• _ENTRIES SUPPLIED_:
════════

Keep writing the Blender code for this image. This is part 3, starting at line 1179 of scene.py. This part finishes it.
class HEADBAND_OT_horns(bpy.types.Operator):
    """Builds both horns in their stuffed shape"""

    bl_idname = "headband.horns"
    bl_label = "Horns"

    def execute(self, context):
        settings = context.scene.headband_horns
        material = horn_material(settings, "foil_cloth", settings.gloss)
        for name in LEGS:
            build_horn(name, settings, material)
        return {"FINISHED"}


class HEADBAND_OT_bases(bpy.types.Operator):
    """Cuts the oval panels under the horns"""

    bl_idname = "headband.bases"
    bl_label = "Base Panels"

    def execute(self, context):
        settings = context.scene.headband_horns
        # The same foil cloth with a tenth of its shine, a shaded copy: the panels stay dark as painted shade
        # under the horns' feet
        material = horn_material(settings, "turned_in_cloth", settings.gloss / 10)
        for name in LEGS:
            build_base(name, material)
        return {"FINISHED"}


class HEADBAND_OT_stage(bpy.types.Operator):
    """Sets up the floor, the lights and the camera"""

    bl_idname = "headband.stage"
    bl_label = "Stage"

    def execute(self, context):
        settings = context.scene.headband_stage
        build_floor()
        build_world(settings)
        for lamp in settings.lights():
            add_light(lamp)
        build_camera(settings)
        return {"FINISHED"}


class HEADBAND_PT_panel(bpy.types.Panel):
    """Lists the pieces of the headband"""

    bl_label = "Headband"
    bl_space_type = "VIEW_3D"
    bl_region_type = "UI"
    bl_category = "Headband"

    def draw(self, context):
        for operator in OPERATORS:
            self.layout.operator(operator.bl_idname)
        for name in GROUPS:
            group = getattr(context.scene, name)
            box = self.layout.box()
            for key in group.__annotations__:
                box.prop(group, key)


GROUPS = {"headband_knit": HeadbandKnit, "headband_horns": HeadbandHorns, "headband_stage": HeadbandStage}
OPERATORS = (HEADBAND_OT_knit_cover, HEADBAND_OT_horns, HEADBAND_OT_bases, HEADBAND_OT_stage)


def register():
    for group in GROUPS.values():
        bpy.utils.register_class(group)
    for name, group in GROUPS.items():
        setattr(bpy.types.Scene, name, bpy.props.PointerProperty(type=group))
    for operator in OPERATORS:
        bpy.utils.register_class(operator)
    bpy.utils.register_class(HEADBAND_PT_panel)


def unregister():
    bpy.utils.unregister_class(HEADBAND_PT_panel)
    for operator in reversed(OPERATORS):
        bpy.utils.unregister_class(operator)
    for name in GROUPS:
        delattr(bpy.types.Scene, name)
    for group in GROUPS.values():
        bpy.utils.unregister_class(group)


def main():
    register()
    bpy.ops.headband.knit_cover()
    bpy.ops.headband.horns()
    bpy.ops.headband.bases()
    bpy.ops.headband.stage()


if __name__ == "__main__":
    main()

════════

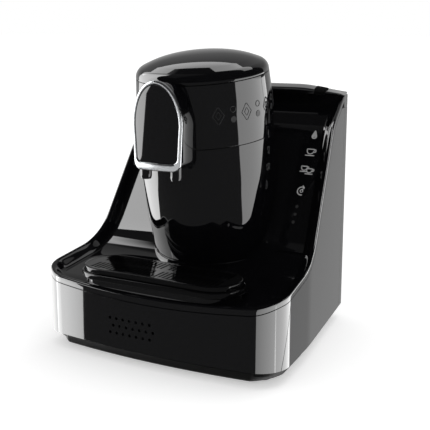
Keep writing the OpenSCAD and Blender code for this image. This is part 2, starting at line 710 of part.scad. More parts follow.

════════

• _WHAT THE TASK REQUIRES_: Copy verbatim the line that contains "Keep writing the Blender", the line that contains "HEADBAND_OT_horns, HEADBAND_OT_bases, HEADBAND_OT_stage)", and all lines between them.

• _ANSWER TO THIS PROBLEM_:
Keep writing the Blender code for this image. This is part 3, starting at line 1179 of scene.py. This part finishes it.
class HEADBAND_OT_horns(bpy.types.Operator):
    """Builds both horns in their stuffed shape"""

    bl_idname = "headband.horns"
    bl_label = "Horns"

    def execute(self, context):
        settings = context.scene.headband_horns
        material = horn_material(settings, "foil_cloth", settings.gloss)
        for name in LEGS:
            build_horn(name, settings, material)
        return {"FINISHED"}


class HEADBAND_OT_bases(bpy.types.Operator):
    """Cuts the oval panels under the horns"""

    bl_idname = "headband.bases"
    bl_label = "Base Panels"

    def execute(self, context):
        settings = context.scene.headband_horns
        # The same foil cloth with a tenth of its shine, a shaded copy: the panels stay dark as painted shade
        # under the horns' feet
        material = horn_material(settings, "turned_in_cloth", settings.gloss / 10)
        for name in LEGS:
            build_base(name, material)
        return {"FINISHED"}


class HEADBAND_OT_stage(bpy.types.Operator):
    """Sets up the floor, the lights and the camera"""

    bl_idname = "headband.stage"
    bl_label = "Stage"

    def execute(self, context):
        settings = context.scene.headband_stage
        build_floor()
        build_world(settings)
        for lamp in settings.lights():
            add_light(lamp)
        build_camera(settings)
        return {"FINISHED"}


class HEADBAND_PT_panel(bpy.types.Panel):
    """Lists the pieces of the headband"""

    bl_label = "Headband"
    bl_space_type = "VIEW_3D"
    bl_region_type = "UI"
    bl_category = "Headband"

    def draw(self, context):
        for operator in OPERATORS:
            self.layout.operator(operator.bl_idname)
        for name in GROUPS:
            group = getattr(context.scene, name)
            box = self.layout.box()
            for key in group.__annotations__:
                box.prop(group, key)


GROUPS = {"headband_knit": HeadbandKnit, "headband_horns": HeadbandHorns, "headband_stage": HeadbandStage}
OPERATORS = (HEADBAND_OT_knit_cover, HEADBAND_OT_horns, HEADBAND_OT_bases, HEADBAND_OT_stage)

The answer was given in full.